AI

Random Forest: Practical Guide

8 min read Updated Mar 27, 2026

Bagging for Stability and Strong Baselines

Random forest is still one of the most useful models in practical machine learning because it solves a very common problem well: you need a strong tabular baseline quickly, the feature space is messy, and you do not want your first model to be fragile.

It is rarely the final answer for every system. It is often the fastest path to a trustworthy answer.

Quick Decision Guide

Situation Random forest fit Why
Mixed-quality tabular data Strong Handles nonlinear interactions and weak feature engineering better than many simple baselines
Need a credible benchmark fast Strong Usually trains reliably and gives a good first ceiling
Very large low-latency serving path Mixed Accuracy may be fine, but memory and inference cost can become painful
Need clean extrapolation beyond observed ranges Weak Tree ensembles do not extrapolate gracefully
Need simple coefficients for policy explanation Weak Feature effects are harder to summarize cleanly

The Mental Model

A single decision tree is easy to understand, but it is unstable. Small changes in the training data can create a very different tree and a very different prediction boundary.

Random forest improves that by combining many intentionally different trees:

  • each tree sees a bootstrap sample of the data
  • each split sees only a random subset of features
  • the final prediction aggregates across the tree set
flowchart LR
    A[Training Data] --> B[Bootstrap Samples]
    B --> C[Many Decorrelated Trees]
    C --> D[Vote or Average]
    D --> E[More Stable Prediction]

The point is not that every tree is excellent. The point is that the ensemble is less sensitive to noise than any one tree.

Why It Works Well on Real Tabular Data

Many business datasets are not clean enough for elegant textbook assumptions.
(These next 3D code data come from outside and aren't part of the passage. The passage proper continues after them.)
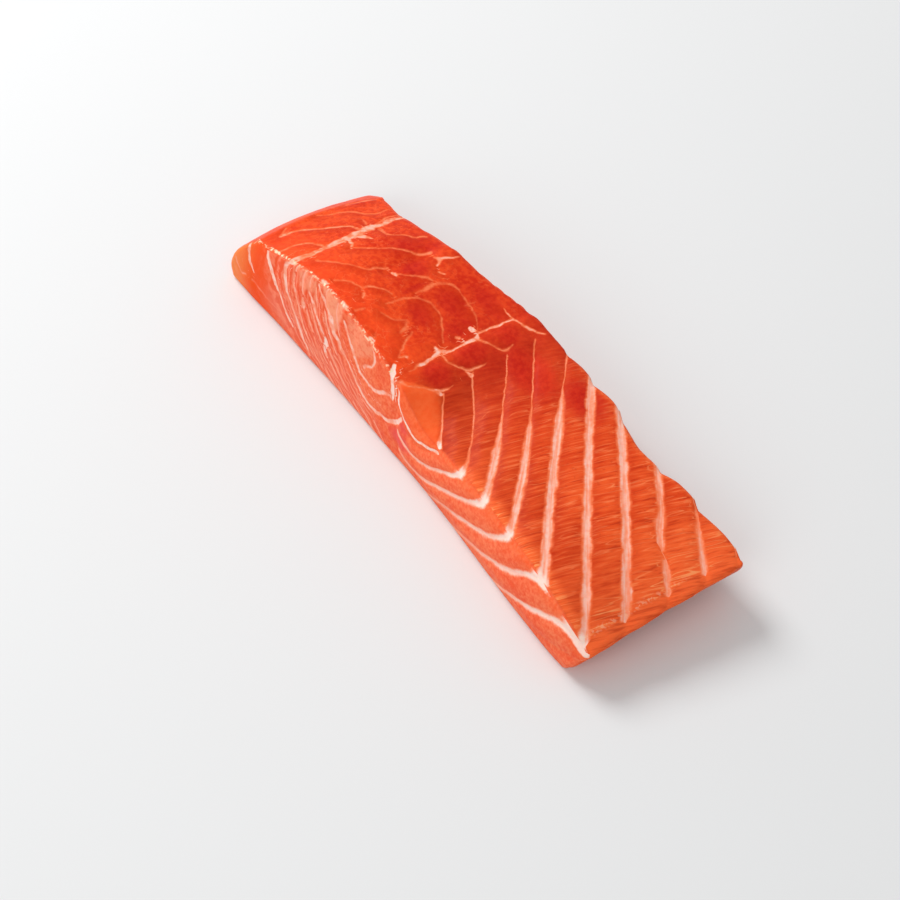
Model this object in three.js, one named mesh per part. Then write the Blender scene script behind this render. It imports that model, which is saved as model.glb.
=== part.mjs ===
// A raw salmon portion: one block of flesh cut across a skinned side of salmon, lying on the side the skin was on.
// Its long way runs from the thick back of the fish to the thin belly, and its two long faces are knife cuts that
// show the muscle layers on edge, as nested bowls. The top is the flesh side, where the layers show as stripes.
//
// Frame: millimetres, +X from the back to the belly, +Y along the fish, +Z up.
// The origin is the centre of the bounding box, at its underside.
import * as THREE from "three";
import { mergeVertices } from "three/addons/utils/BufferGeometryUtils.js";

// ---- Driving dimensions -------------------------------------------------------------------------------------------

const LENGTH = 176; // back to belly, over the bulge of the back
const WIDTH = 48; // between the two knife cuts
const THICKNESS = 30; // at the loin, the thickest stretch
const EDGE_RADIUS = 1.3; // the soft rounding of every cut edge

// The outline of the block is lofted through evenly spaced stations, from the back end to the belly end. Heights are
// shares of the thickness, and places across are shares of the width.
const FIRST_STATION = -76;
const LAST_STATION = 88;
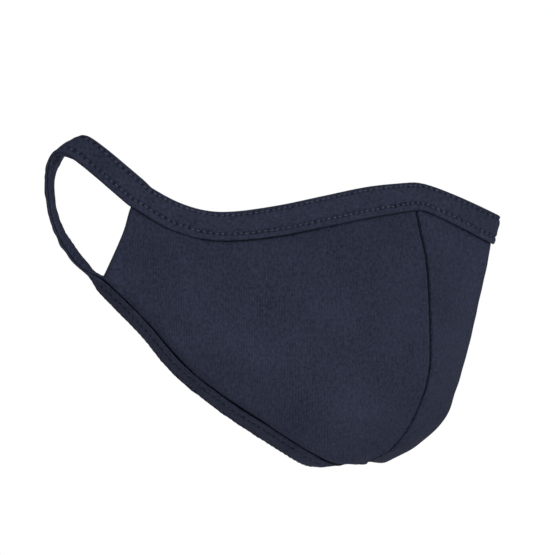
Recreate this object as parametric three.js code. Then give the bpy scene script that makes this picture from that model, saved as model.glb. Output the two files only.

They contain weak nonlinearities, threshold effects, missing-value workarounds, imperfect scaling choices, and interactions no one fully specified up front.

Random forest often handles this environment well because:

  • it captures nonlinear interactions without feature crosses
  • it does not require heavy scaling discipline
  • it is less brittle than one deep tree
  • it is usually competitive before serious feature engineering begins

That makes it a strong first model for:

  • churn prediction
  • fraud triage
  • lead scoring
  • credit risk ranking
  • internal operational classifiers on medium-sized tabular data

When Random Forest Is the Right Baseline

Use it early when:

  1. the data is tabular
  2. the target relationship is probably nonlinear
  3. you need a robust baseline before deciding whether boosting or neural approaches are worth the complexity

Do not confuse “baseline” with “temporary toy.” A good baseline is what tells you whether a more complex model is actually earning its operational cost.

Hyperparameters That Actually Matter

Most random forest tuning mistakes come from changing too many knobs at once or optimizing only for offline score.

n_estimators

More trees usually improve stability, but gains taper off. Once the ensemble variance is already low, adding more trees mostly buys marginal accuracy at the cost of memory and latency.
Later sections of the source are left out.